# GIVEN DATA:

--- start ---

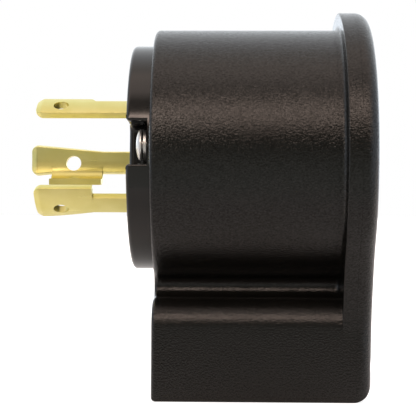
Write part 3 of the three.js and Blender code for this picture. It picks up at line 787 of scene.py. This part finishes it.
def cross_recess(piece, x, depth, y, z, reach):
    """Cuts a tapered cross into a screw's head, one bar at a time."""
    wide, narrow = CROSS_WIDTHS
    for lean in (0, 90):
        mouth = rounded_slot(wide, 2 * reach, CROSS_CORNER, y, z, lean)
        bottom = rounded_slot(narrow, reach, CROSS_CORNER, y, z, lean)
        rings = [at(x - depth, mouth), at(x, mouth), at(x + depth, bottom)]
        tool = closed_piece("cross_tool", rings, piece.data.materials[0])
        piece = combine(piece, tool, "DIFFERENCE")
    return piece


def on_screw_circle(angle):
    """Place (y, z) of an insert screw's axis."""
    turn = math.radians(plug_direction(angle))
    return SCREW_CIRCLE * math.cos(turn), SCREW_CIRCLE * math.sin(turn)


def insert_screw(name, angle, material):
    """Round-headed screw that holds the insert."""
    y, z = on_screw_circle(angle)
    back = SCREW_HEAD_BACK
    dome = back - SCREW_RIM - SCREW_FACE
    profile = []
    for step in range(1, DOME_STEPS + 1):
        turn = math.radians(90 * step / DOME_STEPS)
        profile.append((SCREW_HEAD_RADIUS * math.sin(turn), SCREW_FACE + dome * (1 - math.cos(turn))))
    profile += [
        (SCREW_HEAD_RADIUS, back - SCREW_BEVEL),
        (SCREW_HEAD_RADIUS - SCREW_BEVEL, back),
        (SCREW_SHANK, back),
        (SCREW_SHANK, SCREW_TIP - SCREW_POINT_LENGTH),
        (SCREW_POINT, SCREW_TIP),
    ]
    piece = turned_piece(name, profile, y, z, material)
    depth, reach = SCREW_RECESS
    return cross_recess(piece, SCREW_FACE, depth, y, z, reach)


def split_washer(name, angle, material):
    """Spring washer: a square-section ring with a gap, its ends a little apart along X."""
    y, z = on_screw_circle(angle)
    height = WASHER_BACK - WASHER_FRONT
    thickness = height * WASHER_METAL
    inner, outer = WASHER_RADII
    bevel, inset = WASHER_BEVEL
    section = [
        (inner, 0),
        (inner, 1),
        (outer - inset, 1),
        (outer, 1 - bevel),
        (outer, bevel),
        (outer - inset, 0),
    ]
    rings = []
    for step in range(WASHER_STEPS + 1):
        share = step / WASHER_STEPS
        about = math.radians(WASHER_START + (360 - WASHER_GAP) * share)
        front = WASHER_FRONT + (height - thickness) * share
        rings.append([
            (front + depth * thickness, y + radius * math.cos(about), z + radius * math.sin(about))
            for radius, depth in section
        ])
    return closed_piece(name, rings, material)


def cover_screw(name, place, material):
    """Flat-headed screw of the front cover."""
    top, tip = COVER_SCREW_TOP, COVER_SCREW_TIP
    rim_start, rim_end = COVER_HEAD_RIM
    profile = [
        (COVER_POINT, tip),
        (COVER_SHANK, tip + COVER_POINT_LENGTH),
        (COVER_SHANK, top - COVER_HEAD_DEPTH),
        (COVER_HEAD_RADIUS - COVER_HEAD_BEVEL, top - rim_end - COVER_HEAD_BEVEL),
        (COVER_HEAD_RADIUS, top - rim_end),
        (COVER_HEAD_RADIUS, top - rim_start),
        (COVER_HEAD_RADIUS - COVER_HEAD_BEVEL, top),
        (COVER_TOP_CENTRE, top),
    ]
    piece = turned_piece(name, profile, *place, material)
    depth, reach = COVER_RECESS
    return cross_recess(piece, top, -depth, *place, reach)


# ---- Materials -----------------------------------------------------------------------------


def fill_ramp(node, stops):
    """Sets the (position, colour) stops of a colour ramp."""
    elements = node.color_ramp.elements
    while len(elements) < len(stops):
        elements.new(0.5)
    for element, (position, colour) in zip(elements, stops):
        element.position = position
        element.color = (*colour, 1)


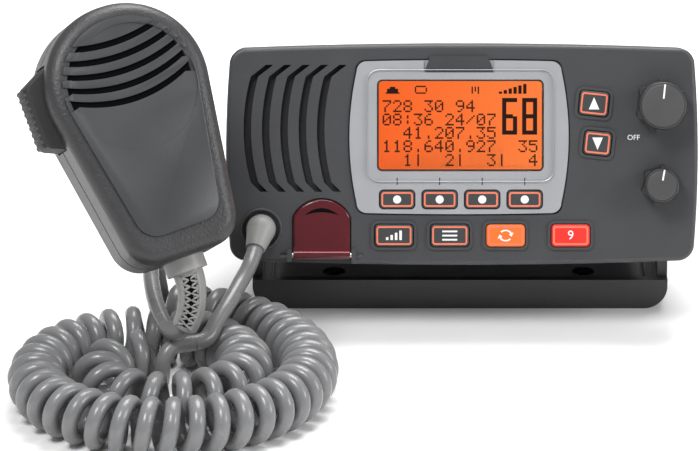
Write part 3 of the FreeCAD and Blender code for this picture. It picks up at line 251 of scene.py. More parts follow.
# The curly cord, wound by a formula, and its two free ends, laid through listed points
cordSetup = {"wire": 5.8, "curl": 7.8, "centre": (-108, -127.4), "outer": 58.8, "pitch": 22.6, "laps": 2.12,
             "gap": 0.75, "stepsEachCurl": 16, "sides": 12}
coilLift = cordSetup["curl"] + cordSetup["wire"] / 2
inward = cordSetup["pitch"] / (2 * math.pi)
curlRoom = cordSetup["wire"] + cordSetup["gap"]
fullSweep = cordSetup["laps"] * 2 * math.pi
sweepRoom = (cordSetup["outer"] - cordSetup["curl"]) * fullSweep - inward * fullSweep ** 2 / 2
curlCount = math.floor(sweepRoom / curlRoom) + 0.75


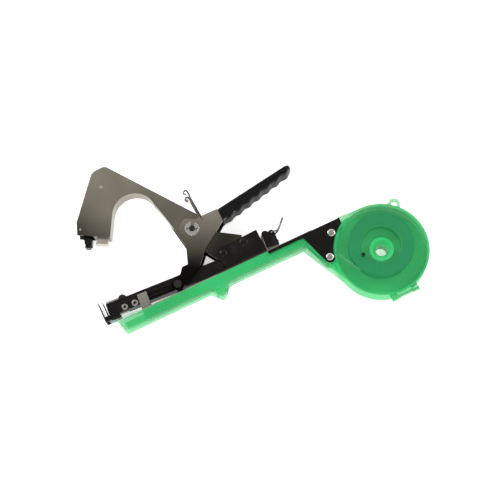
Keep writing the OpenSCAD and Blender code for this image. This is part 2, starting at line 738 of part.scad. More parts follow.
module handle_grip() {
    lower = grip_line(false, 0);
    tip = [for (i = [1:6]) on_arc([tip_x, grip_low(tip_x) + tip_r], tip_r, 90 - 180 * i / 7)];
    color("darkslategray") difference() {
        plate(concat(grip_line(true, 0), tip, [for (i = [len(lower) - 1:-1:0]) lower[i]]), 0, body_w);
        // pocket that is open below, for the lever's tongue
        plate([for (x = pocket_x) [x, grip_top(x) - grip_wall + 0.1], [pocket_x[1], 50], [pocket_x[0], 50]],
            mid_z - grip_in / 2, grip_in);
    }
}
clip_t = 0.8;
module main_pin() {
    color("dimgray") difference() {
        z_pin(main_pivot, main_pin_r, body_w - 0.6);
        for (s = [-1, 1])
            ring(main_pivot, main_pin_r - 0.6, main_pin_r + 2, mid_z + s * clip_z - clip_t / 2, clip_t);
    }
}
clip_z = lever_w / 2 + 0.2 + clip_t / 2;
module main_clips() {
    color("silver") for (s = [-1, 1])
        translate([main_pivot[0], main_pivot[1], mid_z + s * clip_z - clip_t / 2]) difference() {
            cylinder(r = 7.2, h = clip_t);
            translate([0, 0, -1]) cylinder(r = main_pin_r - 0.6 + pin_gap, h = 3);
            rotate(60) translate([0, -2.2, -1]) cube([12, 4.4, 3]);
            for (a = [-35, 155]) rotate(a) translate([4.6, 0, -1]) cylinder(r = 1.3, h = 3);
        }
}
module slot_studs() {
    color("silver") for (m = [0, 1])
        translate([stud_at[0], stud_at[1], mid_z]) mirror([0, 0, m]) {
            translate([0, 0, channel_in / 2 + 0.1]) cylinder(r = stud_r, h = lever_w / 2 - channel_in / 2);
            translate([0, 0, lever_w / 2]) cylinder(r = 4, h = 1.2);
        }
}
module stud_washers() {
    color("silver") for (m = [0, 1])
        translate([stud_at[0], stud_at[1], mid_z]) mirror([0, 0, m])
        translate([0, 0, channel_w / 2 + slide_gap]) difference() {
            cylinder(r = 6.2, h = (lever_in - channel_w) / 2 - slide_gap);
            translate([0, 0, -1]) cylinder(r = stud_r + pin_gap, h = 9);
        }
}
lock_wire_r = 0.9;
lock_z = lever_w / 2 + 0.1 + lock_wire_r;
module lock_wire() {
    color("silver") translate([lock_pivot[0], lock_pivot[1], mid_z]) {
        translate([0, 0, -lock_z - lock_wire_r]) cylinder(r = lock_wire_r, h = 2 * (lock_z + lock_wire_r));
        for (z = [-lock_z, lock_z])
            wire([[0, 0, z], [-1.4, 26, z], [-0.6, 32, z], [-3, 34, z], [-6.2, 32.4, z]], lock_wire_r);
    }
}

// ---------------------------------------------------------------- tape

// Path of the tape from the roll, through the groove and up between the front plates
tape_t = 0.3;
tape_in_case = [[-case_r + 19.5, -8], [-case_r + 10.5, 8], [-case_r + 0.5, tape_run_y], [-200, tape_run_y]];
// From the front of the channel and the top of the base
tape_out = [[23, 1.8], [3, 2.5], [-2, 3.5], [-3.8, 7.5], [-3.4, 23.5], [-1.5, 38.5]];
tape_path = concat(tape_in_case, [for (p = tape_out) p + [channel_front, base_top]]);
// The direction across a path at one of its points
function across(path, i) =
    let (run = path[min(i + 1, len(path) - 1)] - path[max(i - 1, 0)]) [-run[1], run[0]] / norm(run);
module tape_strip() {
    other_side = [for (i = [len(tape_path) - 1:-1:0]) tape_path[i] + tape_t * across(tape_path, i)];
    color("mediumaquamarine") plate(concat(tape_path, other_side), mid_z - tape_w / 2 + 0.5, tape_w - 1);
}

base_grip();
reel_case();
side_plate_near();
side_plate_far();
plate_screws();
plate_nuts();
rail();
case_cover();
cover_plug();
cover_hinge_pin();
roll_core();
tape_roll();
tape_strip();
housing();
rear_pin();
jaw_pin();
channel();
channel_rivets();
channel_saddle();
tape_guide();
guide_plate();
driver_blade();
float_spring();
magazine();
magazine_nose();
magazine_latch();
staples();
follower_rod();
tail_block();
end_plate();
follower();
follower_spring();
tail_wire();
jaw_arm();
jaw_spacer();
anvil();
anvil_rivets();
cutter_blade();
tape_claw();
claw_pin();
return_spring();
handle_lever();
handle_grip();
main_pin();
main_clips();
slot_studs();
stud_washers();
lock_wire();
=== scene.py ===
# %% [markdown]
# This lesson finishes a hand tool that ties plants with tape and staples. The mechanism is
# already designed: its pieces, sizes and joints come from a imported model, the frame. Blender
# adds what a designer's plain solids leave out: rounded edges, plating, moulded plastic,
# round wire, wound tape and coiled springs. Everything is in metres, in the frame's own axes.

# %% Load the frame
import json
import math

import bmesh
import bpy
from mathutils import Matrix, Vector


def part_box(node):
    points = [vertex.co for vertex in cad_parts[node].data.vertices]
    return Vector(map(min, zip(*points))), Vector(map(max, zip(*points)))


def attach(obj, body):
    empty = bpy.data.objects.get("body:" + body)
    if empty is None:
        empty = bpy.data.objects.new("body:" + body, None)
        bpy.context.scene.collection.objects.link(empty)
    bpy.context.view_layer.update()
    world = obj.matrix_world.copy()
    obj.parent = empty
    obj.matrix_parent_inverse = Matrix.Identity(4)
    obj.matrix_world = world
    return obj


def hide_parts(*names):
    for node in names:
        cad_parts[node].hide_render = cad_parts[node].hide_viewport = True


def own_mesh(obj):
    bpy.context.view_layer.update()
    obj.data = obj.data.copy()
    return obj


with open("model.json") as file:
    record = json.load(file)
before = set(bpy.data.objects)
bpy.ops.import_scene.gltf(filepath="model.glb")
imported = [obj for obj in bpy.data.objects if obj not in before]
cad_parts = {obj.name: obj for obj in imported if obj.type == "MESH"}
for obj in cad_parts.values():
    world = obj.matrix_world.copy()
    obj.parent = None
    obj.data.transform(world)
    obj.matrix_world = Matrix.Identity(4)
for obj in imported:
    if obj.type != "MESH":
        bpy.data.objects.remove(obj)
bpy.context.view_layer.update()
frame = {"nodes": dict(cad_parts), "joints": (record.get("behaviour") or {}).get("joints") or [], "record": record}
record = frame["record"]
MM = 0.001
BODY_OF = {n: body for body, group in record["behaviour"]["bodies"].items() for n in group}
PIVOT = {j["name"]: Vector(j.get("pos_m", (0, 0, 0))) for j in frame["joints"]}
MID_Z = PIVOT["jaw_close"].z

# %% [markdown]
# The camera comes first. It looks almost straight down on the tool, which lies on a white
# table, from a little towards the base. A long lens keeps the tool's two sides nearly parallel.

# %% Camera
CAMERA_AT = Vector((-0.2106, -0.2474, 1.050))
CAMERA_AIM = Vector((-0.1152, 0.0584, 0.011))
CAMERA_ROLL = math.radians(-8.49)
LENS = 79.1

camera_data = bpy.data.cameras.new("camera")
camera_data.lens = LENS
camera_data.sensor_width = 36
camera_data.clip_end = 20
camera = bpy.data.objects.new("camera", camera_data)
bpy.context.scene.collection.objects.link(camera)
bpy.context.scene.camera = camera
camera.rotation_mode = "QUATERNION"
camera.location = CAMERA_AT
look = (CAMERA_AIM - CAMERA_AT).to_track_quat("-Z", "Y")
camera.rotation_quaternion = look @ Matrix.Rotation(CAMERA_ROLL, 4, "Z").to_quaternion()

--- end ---

# SET TASK:
What do the lines above say from the one containing "base_grip();" down to the one containing "from mathutils import Matrix, Vector"? Return them exactly, both end lines included, and only them.

# RESPONSE BELOW:
base_grip();
reel_case();
side_plate_near();
side_plate_far();
plate_screws();
plate_nuts();
rail();
case_cover();
cover_plug();
cover_hinge_pin();
roll_core();
tape_roll();
tape_strip();
housing();
rear_pin();
jaw_pin();
channel();
channel_rivets();
channel_saddle();
tape_guide();
guide_plate();
driver_blade();
float_spring();
magazine();
magazine_nose();
magazine_latch();
staples();
follower_rod();
tail_block();
end_plate();
follower();
follower_spring();
tail_wire();
jaw_arm();
jaw_spacer();
anvil();
anvil_rivets();
cutter_blade();
tape_claw();
claw_pin();
return_spring();
handle_lever();
handle_grip();
main_pin();
main_clips();
slot_studs();
stud_washers();
lock_wire();
=== scene.py ===
# %% [markdown]
# This lesson finishes a hand tool that ties plants with tape and staples. The mechanism is
# already designed: its pieces, sizes and joints come from a imported model, the frame. Blender
# adds what a designer's plain solids leave out: rounded edges, plating, moulded plastic,
# round wire, wound tape and coiled springs. Everything is in metres, in the frame's own axes.

# %% Load the frame
import json
import math

import bmesh
import bpy
from mathutils import Matrix, Vector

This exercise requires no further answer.